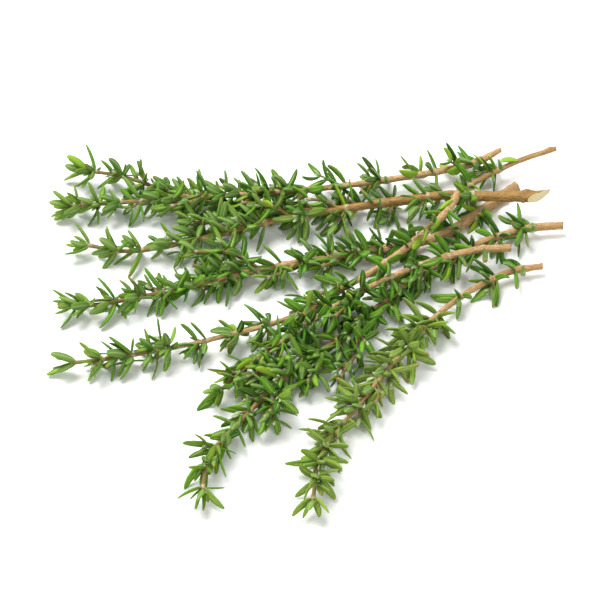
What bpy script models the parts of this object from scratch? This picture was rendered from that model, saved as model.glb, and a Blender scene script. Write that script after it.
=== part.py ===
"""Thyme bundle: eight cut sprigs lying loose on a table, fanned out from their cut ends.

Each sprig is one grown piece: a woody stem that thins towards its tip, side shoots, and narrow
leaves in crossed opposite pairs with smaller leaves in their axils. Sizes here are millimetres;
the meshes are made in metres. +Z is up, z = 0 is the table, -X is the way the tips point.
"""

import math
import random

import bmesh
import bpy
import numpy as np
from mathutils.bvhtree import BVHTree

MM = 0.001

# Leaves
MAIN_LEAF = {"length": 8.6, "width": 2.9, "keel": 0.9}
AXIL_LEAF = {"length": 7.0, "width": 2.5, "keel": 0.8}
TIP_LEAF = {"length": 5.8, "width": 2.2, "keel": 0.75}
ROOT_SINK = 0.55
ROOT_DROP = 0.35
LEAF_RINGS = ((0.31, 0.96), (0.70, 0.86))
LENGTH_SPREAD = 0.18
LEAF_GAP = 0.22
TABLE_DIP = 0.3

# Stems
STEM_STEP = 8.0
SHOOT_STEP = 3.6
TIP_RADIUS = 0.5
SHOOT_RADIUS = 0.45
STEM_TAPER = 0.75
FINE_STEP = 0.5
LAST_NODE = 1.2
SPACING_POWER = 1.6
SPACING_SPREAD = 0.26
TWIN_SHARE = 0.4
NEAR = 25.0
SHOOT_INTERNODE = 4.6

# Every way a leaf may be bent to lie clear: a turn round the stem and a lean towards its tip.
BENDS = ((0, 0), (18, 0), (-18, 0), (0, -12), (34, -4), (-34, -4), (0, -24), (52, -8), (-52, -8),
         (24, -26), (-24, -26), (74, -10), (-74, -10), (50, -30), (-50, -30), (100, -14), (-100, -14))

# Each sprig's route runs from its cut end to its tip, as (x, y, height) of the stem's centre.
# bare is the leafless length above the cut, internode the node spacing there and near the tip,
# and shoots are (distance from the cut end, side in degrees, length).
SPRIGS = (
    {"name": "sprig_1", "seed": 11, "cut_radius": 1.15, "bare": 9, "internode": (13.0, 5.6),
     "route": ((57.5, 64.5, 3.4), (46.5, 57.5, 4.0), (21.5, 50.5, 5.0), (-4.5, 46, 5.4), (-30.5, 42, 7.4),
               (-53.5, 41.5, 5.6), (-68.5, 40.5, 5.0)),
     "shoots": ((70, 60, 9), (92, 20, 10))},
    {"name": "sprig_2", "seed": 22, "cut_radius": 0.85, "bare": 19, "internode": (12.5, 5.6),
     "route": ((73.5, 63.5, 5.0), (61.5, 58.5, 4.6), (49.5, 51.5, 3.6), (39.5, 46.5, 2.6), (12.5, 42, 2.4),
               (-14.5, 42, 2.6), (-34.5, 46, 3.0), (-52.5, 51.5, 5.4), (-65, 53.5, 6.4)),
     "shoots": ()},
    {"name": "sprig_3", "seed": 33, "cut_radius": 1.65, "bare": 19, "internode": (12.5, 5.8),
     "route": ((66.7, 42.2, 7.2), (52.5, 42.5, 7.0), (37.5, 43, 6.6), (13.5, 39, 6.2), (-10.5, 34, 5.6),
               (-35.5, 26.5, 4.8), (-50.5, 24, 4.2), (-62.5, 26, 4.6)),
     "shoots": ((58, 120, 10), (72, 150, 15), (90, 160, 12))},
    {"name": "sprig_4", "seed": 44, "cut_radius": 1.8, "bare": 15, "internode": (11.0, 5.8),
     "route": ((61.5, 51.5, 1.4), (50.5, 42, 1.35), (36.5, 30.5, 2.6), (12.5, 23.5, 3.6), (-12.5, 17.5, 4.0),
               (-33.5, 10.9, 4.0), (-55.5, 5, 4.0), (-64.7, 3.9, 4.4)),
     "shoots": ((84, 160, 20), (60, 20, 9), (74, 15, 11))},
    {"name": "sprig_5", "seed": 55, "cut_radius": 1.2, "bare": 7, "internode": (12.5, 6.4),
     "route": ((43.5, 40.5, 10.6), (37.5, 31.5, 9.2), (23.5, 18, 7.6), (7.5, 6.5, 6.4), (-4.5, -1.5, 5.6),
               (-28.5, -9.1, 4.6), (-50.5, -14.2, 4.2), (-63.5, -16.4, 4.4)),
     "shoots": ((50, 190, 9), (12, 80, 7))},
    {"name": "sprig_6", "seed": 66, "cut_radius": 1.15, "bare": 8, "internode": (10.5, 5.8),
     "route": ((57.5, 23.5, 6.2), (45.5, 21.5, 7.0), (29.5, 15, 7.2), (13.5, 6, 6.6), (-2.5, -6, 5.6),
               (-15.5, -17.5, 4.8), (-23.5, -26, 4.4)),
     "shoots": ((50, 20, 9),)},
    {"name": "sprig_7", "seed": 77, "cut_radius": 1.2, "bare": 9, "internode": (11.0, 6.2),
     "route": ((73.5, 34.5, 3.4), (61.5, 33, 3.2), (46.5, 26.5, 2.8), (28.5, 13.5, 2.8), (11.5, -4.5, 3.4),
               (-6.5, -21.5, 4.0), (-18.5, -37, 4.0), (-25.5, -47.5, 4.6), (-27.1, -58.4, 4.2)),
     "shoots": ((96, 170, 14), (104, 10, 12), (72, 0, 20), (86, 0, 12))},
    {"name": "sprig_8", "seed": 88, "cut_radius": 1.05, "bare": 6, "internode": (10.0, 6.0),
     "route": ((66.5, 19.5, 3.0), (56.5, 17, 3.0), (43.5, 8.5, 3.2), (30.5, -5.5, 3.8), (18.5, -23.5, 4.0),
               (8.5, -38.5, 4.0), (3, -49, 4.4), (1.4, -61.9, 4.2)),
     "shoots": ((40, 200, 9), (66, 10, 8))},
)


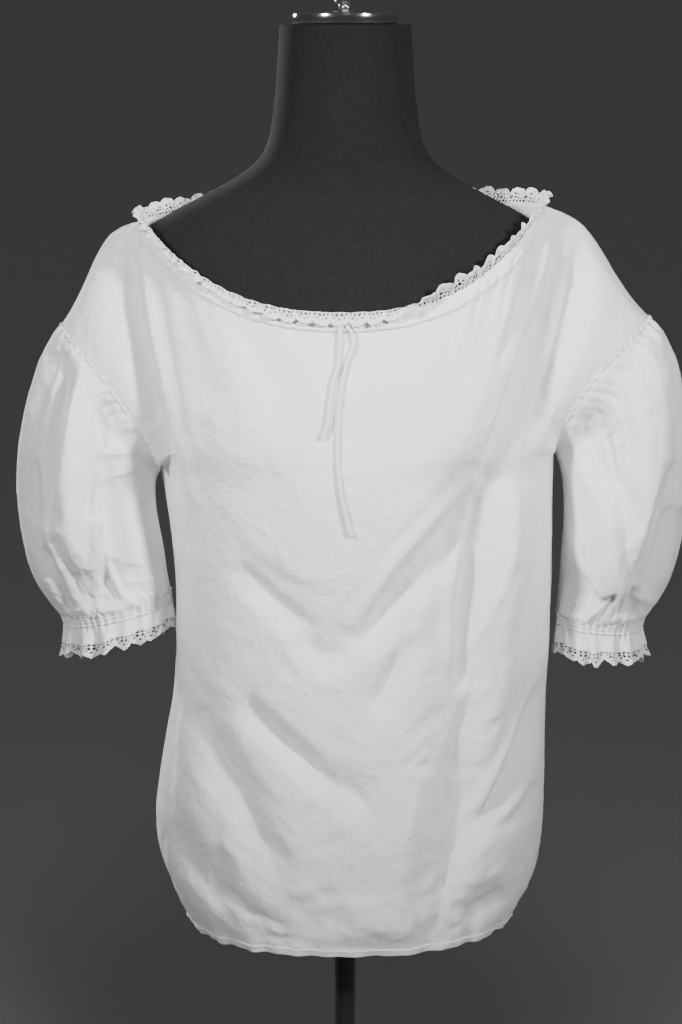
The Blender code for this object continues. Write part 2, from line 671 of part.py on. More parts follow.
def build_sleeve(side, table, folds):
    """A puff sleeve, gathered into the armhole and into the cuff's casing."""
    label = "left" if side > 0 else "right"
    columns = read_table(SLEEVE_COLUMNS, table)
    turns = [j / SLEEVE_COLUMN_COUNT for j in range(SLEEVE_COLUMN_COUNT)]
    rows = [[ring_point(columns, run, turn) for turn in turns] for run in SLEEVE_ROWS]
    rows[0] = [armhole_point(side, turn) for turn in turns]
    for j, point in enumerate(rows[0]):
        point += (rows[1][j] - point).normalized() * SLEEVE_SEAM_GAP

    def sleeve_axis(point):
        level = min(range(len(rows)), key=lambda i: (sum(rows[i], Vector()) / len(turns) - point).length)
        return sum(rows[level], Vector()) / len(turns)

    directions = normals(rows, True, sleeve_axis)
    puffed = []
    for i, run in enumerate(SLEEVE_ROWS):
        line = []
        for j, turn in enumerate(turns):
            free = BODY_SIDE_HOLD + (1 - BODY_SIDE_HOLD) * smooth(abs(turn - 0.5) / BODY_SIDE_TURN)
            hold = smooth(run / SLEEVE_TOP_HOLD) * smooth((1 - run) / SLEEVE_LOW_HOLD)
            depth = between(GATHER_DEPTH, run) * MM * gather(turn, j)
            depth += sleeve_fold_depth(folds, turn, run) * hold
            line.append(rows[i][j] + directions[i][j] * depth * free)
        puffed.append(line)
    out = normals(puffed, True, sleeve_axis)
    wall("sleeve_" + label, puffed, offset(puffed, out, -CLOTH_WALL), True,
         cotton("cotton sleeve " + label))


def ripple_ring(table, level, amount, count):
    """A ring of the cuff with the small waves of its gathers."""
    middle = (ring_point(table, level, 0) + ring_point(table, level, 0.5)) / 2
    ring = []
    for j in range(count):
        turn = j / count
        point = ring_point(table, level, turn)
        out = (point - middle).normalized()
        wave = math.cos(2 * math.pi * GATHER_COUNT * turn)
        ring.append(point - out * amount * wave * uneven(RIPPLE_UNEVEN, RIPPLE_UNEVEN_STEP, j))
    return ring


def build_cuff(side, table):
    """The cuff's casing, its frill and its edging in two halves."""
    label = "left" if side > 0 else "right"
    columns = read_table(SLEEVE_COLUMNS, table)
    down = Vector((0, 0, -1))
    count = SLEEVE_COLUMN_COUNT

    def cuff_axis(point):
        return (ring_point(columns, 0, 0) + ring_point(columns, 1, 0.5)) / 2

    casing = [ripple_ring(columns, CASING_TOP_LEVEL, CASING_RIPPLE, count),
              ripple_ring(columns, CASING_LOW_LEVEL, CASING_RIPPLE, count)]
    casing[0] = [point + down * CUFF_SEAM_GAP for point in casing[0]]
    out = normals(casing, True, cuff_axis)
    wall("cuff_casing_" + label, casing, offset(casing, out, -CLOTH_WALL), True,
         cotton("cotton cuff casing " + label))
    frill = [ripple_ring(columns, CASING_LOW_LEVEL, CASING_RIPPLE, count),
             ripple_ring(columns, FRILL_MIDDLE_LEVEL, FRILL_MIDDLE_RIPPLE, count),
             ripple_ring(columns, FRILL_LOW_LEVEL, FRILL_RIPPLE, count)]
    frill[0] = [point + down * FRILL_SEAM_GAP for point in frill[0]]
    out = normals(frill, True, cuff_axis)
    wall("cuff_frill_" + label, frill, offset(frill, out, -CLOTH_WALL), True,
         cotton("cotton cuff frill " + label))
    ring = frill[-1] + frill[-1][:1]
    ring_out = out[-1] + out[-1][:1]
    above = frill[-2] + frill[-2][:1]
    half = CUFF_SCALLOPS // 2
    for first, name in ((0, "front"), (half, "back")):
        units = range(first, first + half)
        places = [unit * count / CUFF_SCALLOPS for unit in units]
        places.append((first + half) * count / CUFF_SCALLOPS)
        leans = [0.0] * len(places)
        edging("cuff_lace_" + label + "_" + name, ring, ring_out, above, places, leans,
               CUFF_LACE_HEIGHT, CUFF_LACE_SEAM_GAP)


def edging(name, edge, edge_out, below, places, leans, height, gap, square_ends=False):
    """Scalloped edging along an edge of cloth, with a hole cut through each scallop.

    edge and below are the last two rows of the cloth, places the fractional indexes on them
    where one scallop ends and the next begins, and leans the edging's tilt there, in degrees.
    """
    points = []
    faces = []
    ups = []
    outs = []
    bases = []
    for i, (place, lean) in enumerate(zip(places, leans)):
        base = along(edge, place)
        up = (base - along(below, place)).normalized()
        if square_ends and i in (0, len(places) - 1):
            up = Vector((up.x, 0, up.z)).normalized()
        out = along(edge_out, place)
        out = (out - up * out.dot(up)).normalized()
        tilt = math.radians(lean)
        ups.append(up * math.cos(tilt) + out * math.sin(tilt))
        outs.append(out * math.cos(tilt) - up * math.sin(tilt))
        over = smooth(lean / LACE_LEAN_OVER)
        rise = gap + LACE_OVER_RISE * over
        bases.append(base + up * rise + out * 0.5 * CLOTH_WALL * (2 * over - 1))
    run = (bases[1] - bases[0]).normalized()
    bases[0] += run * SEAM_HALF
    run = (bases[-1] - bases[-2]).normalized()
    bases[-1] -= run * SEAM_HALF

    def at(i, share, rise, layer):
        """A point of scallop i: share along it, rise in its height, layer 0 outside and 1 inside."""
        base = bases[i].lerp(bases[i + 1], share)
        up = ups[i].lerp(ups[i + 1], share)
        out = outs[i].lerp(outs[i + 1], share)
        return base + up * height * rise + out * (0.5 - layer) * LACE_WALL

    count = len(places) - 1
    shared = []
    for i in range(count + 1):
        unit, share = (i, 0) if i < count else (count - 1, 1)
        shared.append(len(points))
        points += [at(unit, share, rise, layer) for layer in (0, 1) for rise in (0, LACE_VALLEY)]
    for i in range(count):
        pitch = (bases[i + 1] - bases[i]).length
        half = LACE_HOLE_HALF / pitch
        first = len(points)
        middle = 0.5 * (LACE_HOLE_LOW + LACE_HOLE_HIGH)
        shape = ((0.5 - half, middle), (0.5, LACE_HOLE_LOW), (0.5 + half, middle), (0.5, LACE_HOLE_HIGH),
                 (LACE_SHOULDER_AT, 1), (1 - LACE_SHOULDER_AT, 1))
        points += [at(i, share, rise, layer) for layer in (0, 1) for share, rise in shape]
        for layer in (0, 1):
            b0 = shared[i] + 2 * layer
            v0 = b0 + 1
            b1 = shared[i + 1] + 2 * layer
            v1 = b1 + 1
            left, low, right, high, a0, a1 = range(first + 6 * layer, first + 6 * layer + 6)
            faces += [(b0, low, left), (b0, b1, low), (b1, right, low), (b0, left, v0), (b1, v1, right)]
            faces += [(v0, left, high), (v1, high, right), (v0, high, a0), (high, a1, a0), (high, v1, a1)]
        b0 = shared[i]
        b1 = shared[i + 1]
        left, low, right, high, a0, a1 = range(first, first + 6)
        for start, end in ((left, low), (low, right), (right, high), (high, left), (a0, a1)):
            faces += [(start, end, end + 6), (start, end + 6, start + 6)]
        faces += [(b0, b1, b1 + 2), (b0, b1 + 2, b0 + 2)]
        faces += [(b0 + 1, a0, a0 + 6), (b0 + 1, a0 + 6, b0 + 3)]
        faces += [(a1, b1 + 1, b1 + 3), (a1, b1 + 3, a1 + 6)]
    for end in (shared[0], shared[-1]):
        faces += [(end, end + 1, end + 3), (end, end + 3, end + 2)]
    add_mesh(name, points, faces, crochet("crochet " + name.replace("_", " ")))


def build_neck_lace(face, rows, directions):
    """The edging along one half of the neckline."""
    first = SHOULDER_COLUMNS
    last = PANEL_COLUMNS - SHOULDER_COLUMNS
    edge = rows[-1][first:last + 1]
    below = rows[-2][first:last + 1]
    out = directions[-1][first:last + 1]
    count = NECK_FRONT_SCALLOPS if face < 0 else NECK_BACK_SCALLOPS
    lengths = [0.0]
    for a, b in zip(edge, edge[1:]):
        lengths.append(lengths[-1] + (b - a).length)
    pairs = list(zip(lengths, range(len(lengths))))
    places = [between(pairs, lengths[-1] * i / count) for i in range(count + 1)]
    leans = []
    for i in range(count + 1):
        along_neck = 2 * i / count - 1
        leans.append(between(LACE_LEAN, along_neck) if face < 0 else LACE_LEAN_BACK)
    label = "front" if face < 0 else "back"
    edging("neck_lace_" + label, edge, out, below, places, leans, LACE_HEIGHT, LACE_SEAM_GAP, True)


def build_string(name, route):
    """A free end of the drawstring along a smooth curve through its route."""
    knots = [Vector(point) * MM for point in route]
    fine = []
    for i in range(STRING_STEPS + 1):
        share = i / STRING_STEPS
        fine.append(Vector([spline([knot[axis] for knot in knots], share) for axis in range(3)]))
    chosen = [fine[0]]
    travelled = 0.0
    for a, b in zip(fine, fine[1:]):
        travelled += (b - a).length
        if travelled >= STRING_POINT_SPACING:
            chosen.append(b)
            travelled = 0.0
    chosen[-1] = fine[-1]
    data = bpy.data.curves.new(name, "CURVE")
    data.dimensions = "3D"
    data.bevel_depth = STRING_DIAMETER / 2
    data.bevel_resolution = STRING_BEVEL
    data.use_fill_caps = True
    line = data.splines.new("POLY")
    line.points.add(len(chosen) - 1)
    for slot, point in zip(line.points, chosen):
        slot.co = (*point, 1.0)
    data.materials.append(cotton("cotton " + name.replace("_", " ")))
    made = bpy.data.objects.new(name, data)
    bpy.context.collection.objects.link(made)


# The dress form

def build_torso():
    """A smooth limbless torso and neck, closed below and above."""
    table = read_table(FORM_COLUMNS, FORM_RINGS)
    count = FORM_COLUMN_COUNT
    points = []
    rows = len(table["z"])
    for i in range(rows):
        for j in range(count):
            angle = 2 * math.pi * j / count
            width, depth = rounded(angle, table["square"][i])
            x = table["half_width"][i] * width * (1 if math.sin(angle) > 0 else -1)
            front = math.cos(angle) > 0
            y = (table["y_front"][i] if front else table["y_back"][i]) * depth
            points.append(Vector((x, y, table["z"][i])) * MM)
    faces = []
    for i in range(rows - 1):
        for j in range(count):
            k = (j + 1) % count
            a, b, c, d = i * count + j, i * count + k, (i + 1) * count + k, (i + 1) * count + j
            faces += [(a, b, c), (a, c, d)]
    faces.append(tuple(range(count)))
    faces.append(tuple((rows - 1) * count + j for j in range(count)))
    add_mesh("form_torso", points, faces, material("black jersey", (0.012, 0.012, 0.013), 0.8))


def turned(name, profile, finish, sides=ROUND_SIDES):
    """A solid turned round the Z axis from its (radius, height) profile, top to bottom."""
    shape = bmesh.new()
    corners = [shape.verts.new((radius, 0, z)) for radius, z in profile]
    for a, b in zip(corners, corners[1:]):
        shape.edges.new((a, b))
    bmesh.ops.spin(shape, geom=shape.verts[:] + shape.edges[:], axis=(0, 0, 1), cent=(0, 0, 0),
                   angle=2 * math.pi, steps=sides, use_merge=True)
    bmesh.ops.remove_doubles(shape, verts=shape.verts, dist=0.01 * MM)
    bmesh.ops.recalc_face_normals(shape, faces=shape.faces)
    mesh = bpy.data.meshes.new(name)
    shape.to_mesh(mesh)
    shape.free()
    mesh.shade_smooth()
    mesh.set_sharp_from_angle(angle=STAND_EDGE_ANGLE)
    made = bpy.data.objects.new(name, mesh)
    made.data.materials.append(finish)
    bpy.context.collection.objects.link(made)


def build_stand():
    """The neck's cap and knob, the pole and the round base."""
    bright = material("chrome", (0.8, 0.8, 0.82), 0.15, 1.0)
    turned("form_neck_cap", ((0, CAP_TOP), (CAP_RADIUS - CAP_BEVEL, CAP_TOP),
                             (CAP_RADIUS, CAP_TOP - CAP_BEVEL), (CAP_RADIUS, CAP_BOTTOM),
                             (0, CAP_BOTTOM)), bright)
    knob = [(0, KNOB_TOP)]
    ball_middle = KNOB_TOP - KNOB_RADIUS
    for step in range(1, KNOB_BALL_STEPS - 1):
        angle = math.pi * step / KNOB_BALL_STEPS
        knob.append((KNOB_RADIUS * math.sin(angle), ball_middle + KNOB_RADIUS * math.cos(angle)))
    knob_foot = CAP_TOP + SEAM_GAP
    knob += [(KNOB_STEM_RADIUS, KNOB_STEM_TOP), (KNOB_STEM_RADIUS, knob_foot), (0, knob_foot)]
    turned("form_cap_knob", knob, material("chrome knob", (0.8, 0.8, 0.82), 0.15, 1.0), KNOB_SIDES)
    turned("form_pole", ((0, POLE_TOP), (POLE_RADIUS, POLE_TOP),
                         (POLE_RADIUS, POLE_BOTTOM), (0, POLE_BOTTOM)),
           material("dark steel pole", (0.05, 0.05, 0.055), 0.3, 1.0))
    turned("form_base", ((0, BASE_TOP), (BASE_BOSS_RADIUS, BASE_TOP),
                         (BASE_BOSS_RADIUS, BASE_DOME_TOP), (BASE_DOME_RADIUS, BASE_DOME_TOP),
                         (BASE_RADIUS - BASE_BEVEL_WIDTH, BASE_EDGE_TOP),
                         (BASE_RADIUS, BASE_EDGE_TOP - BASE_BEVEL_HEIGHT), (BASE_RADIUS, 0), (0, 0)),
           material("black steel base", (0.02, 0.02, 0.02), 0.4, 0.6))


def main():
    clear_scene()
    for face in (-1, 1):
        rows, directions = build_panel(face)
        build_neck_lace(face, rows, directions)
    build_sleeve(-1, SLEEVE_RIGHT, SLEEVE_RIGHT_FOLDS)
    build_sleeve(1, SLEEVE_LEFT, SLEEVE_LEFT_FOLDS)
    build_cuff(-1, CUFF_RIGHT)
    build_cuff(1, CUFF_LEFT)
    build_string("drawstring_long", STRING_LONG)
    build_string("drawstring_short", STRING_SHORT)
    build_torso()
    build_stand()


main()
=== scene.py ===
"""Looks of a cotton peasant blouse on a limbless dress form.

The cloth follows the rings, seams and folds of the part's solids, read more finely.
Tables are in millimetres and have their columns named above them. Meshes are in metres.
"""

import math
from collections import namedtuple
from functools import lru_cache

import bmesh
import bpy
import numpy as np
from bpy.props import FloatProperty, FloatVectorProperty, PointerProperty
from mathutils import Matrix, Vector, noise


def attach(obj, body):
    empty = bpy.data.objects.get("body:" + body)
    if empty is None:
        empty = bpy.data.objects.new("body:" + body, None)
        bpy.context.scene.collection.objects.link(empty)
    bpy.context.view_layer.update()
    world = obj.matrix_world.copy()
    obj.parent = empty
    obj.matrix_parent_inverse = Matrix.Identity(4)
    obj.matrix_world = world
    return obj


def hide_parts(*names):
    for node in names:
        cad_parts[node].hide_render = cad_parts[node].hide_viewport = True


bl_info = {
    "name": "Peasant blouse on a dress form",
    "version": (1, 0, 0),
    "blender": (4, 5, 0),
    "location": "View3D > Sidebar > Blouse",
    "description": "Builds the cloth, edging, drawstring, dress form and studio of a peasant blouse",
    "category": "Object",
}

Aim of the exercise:
Within the listing above, the range opens at the line with "build_cuff(-1, CUFF_RIGHT)" and closes at the line with "for node in". Reproduce exactly the lines of that range, including both ends.

Complete response:
    build_cuff(-1, CUFF_RIGHT)
    build_cuff(1, CUFF_LEFT)
    build_string("drawstring_long", STRING_LONG)
    build_string("drawstring_short", STRING_SHORT)
    build_torso()
    build_stand()


main()
=== scene.py ===
"""Looks of a cotton peasant blouse on a limbless dress form.

The cloth follows the rings, seams and folds of the part's solids, read more finely.
Tables are in millimetres and have their columns named above them. Meshes are in metres.
"""

import math
from collections import namedtuple
from functools import lru_cache

import bmesh
import bpy
import numpy as np
from bpy.props import FloatProperty, FloatVectorProperty, PointerProperty
from mathutils import Matrix, Vector, noise


def attach(obj, body):
    empty = bpy.data.objects.get("body:" + body)
    if empty is None:
        empty = bpy.data.objects.new("body:" + body, None)
        bpy.context.scene.collection.objects.link(empty)
    bpy.context.view_layer.update()
    world = obj.matrix_world.copy()
    obj.parent = empty
    obj.matrix_parent_inverse = Matrix.Identity(4)
    obj.matrix_world = world
    return obj


def hide_parts(*names):
    for node in names:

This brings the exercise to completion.